On Friday, some analysts questioned the yardstick, known as Tier 1 common capital, that regulators chose to assess capital levels. Many experts had assumed the Fed would use a better-known metric called tangible common equity.

According to Gerard Cassidy, an analyst with RBC Capital Markets, the 19 banks’ cumulative shortfall would have been more than $68 billion deeper if the government had used the latter metric, which accounts for unrealized losses.

Federal officials said their projections reflected the most comprehensive analysis ever conducted of the industry.

The test results showed that the 19 banks faced a total of $599 billion in losses over the next two years under the government’s worst-case, Depression-like scenario. The Fed directed 10 banks to add a total of nearly $75 billion to their capital buffers to insulate themselves from potential losses.

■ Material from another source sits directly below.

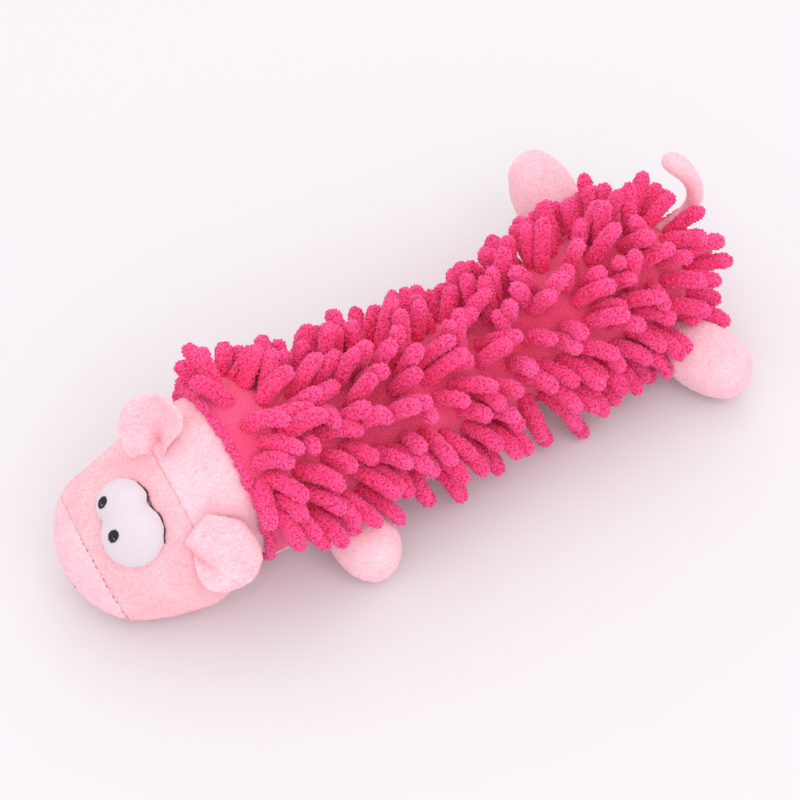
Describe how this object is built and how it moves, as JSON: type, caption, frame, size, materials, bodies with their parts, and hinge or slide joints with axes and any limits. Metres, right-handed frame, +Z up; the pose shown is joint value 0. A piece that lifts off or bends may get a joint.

Banks pressed ahead on Friday with plans to fill their capital holes by tapping public markets. Wells Fargo raised $7.5 billion in stock through a public offering. The bank originally planned to raise $6 billion, but expanded the offering, which was valued at $22 a share, due to robust demand. Shares of Wells Fargo rallied $3.42, or 14% to $28.18.

Morgan Stanley, which is facing a $1.8 billion capital hole, raised $4 billion by selling stock. Shares of Morgan rose $1.06, or 4%, to $28.20.

—Robin Sidel and Maurice Tamman contributed to this article.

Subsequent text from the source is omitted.